The costume designer was particularly inspired by the Tarot (a love of which she credits to her Berkeley roots), especially the Queen of Swords, when costuming the Bene Gesserits. “I noticed that when I was using the Tarot cards, there’s a certain shape that evokes a holiness all through,” she says. She likens this piousness to Medieval paintings by Giotto di Bondone and the Virgin Mary—all of which are linked by their head coverings. West, who attended Catholic school as a child, was captivated by the nuns and their habits. “I remember seeing the nuns all walk down the corridor together and their habits flying as they catch the breezeway outside,” she says. “I love that image and I tried to recreate that through Dune Two with silhouettes.”
While the Bene Gesserit is a religious organization, West notes that she does not draw solely from Catholicism or Islam, but an amalgamation. “I think that would happen in Dune, 11,000 years from now, is that it would be a conglomerate of things that survived,” she says.
Each member of the Bene Gesserit, while sartorially connected through a shared silhouette, is able to show her social station with her dress. Lady Jessica sees the most stark transformation over the course of the two films, beginning as Duke Leto’s concubine and becoming a Reverend Mother on Arrakis. Embedding with the Fremen, Jessica’s costuming shifts from the resplendent, sheer and beaded pieces from the first film to a more modest wardrobe as she embeds with the Sietch. “I wanted to keep Lady Jessica quite regal, but yet in more humble fabrics, not the fancy fabrics I used on her in Dune One,” West says. Still, her costumes were far from simple. West called on costumer Matt Reitsma to hand-print the Fremen alphabet onto Lady Jessica’s robes.
Ferguson’s Jessica cuts a stark contrast from Margot, Lady Fenring. Seydoux is pictured in a velvet, jewel-toned habit-esque covering. “You really see that with Lady Fenring, though her style is much more [ladylike], more luxe. They have that one silhouette that’s very nun,” she says. “Lady Fenring’s is one of my favorite costumes of the movie for its simplicity. She looks so rich, but yet she’s still a nun. I relied on old Balenciaga for my inspiration there.”

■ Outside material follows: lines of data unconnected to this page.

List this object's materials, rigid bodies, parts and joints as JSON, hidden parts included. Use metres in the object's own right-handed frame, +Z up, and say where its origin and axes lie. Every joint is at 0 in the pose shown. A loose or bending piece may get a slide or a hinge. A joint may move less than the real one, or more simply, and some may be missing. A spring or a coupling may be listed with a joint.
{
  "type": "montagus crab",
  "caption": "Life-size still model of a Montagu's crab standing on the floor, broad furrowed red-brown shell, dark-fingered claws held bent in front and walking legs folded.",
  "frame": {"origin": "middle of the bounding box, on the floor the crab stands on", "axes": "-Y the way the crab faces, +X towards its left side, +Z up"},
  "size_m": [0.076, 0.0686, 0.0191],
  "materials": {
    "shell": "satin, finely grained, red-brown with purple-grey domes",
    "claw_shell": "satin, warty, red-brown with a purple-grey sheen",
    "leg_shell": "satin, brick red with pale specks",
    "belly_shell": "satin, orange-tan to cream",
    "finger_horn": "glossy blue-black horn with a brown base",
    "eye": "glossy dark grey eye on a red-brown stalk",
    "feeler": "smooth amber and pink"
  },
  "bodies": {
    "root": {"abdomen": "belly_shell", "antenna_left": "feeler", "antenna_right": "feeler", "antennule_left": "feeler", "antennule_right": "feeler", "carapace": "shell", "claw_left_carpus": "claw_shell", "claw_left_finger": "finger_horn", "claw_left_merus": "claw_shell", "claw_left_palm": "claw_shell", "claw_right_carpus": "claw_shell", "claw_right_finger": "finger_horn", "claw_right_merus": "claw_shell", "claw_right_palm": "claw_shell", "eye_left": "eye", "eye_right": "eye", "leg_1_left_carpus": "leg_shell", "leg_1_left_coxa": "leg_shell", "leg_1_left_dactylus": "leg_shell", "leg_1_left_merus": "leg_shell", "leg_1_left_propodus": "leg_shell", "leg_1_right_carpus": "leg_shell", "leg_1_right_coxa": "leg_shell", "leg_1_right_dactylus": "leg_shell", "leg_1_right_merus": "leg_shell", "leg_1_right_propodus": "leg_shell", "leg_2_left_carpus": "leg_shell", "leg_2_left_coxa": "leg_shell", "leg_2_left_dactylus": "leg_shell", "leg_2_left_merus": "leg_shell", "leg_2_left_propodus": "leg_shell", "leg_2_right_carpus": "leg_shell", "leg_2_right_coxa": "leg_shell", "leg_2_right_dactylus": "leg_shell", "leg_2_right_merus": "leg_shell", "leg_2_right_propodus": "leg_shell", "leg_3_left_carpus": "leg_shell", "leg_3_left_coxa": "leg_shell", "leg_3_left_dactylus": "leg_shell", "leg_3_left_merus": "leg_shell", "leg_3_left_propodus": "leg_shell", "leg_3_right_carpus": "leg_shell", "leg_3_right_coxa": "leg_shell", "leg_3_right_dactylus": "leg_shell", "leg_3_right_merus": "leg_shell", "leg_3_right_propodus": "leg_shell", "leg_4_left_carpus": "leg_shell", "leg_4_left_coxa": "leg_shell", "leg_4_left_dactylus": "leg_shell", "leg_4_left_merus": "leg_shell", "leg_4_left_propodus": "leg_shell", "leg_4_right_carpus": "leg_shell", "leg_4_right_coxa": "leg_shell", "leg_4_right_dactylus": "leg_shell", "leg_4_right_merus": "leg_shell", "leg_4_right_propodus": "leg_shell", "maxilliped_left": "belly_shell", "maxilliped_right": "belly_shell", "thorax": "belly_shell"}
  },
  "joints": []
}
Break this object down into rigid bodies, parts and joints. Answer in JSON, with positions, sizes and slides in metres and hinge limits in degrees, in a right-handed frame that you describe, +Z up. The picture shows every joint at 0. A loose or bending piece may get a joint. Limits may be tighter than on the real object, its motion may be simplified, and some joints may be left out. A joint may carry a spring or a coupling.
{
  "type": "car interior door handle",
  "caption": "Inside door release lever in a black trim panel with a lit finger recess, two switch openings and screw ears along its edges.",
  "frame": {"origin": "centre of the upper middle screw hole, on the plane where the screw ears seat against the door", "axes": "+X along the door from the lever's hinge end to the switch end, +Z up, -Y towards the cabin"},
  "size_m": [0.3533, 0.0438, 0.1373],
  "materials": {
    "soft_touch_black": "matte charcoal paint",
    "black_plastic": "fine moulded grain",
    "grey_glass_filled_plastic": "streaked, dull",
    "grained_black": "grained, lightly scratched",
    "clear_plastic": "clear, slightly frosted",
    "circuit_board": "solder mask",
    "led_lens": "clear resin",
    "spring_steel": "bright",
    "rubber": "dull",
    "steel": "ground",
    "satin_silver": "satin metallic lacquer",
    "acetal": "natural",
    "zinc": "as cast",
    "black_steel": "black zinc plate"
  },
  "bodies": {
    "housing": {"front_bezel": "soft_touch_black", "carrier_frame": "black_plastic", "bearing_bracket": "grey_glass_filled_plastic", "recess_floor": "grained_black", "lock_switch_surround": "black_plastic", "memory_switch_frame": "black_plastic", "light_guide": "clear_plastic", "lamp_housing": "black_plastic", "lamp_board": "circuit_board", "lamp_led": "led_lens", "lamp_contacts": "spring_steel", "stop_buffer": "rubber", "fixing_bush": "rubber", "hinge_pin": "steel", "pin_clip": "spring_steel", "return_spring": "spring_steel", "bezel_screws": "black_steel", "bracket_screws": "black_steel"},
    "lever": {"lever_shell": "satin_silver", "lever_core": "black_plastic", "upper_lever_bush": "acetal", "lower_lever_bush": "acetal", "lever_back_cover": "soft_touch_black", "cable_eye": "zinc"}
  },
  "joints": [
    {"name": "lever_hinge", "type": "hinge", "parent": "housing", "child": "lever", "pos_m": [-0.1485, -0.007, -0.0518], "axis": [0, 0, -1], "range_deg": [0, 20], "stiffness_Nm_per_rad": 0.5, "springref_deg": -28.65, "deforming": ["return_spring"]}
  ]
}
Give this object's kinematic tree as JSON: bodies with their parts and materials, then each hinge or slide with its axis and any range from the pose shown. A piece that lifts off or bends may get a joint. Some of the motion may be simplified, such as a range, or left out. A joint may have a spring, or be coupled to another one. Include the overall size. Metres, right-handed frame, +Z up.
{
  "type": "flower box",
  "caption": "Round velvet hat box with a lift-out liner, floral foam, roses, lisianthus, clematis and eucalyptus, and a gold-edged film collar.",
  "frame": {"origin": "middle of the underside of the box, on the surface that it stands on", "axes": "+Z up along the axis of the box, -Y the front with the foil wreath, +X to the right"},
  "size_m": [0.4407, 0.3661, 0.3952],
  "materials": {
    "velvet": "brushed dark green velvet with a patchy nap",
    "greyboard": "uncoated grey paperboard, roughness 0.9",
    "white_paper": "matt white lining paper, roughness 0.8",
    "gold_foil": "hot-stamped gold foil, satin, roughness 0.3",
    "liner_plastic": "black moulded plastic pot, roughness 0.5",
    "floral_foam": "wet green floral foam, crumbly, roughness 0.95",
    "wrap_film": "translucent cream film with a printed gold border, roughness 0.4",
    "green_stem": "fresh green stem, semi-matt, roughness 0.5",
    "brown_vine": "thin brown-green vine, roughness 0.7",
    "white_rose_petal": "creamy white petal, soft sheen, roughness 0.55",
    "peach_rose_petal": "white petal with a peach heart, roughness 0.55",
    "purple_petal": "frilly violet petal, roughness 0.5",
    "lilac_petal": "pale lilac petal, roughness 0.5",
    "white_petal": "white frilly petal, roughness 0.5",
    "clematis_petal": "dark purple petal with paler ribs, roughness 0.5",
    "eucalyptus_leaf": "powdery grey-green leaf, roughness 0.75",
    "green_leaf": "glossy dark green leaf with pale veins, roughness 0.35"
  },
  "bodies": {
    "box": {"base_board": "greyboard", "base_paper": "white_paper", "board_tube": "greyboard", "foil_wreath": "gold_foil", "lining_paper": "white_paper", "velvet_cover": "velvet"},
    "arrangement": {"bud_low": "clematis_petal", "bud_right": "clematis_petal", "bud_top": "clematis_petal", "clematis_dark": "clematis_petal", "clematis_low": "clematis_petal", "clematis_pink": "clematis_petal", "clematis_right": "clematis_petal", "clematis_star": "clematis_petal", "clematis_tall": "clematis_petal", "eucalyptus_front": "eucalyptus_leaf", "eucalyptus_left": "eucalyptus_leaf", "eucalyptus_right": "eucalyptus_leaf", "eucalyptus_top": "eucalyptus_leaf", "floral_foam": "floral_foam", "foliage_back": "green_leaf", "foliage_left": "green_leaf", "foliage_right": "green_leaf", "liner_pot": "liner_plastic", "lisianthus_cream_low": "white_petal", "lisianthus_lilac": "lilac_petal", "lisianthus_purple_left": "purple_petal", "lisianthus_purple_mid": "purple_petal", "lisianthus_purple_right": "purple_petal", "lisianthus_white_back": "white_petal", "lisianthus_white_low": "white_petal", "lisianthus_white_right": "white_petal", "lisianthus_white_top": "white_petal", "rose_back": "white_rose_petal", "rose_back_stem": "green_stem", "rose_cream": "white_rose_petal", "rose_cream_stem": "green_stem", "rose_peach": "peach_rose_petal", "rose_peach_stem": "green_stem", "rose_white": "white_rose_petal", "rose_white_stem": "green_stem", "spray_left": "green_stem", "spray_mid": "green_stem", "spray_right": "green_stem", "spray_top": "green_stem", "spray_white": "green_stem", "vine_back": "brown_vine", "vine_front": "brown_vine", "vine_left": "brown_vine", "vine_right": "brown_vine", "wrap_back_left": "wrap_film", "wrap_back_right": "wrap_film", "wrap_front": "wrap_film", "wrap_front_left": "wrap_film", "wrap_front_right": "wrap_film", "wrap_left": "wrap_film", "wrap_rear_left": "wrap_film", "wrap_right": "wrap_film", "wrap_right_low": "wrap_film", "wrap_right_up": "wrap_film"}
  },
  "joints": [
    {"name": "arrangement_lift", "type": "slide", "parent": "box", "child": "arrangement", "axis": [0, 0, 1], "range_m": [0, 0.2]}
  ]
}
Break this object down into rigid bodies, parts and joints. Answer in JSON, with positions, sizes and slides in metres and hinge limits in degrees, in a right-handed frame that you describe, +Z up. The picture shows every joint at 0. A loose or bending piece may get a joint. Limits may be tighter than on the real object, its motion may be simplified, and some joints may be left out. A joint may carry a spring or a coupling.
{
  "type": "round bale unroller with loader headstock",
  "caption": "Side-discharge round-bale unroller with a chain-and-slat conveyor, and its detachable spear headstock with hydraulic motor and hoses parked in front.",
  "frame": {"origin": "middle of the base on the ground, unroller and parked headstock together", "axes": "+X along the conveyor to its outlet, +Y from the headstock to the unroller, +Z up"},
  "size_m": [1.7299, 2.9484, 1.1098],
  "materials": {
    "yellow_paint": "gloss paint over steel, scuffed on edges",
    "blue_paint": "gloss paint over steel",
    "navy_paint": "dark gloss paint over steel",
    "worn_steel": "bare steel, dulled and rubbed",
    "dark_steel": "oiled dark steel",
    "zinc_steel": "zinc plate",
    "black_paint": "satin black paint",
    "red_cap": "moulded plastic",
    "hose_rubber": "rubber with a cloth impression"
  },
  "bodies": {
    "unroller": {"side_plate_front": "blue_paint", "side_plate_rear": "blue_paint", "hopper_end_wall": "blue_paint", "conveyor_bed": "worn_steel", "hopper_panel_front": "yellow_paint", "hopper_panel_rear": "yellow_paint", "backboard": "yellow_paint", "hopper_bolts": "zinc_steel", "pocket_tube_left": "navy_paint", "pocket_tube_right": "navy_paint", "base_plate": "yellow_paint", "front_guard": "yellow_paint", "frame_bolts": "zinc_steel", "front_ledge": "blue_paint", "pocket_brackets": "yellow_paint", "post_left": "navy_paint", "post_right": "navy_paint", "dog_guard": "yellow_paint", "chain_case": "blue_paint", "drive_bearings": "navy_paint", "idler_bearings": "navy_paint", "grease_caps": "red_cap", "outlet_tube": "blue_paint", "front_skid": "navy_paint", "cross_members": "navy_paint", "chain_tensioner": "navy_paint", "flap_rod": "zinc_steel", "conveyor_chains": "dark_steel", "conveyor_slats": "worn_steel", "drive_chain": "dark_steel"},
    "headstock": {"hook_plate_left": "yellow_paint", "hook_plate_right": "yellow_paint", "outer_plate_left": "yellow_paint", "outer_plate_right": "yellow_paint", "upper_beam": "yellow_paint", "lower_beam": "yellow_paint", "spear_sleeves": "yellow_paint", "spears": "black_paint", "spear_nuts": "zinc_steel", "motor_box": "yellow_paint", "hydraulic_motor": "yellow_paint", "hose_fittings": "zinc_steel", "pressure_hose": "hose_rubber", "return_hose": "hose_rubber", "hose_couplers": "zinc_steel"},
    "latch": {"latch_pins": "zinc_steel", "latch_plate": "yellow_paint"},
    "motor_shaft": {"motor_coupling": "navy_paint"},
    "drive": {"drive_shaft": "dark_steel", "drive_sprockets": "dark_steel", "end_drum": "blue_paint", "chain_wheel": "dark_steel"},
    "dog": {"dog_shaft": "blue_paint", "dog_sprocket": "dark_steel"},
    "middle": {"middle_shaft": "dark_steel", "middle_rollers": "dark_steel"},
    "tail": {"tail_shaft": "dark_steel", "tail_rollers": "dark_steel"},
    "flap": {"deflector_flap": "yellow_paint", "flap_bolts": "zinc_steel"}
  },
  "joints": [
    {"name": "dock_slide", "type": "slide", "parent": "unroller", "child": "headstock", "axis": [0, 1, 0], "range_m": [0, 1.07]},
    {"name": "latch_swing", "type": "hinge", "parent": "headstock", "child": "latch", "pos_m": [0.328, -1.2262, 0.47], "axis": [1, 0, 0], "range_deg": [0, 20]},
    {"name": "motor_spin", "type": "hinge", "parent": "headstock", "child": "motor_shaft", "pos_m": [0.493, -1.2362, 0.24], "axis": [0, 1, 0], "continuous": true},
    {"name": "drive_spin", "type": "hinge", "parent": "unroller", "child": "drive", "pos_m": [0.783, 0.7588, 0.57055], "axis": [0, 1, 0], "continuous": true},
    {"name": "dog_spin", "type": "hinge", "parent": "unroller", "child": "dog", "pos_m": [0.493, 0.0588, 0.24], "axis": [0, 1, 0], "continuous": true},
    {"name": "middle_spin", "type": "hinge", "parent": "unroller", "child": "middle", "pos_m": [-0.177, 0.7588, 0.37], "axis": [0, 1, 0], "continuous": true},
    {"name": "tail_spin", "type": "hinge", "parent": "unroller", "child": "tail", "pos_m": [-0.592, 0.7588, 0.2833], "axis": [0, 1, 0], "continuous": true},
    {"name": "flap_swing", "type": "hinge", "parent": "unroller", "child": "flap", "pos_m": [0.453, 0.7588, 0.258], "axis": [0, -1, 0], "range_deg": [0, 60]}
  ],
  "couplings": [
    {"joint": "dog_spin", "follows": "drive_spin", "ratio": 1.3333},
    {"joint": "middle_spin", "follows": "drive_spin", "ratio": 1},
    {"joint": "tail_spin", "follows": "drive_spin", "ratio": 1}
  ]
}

But the real diversion is Pugh’s Princess Irulan, whom West describes as the film’s voice of reason. To that end, she wanted to eschew the grand headpieces in favor of a more subtle nod to her Bene Gesserit roots. Irulan is often seen in smaller, metallic headpieces, which West likens to armor. “She’s the moral compass in Dune Two. [The Bene Gesserit have] been assigned to control the future and make it go on a certain path. She sees through that and she’s playing the long game,” she says. “She’s seen beyond the manipulations of Bene Gesserit, so I kept her out of that a bit.” Still, she managed to incorporate the nun look into Pugh’s costume. “I remember when I was a little girl, how the nuns’ habits framed their face. I tried to do that with her, to keep a certain aspect of the Bene Gesserits without giving her the shape, the Virgin Mary-esque mantle,” she says. “I thought I could do that best with headdresses.”
The new film also introduces an expanded view of the Harkonnen’s world, including the addition of Austin Butler at Fedy-Rautha Harkonnen, the ruthless, bloodthirsty nephew of the Baron. Perhaps looking to create a new iteration of the villain, or maybe just inspired by Butler’s turn as Elvis, West says: “I had to create a Fayd-Rautha that would be a rock star.”
The Harkonnens are sartorially linked by lots of black, leather, and spandex. “It’s quite sinister. There’s a vampire quality to it. I drew a lot from the art of Geiger. It’s very, very, very gothic,” West says. “I drew on really dark medieval images, like dark nights and dark armor and all the embossed leather. It is quite bondage-y.”
West, a trained art historian, cites the Dune author himself when discussing her approach to costuming such a broad universe. “Frank Herbert always said to understand the future, you have to look at the past,” she says. “And I think Dune is the world starting over after some kind of apocalypse.”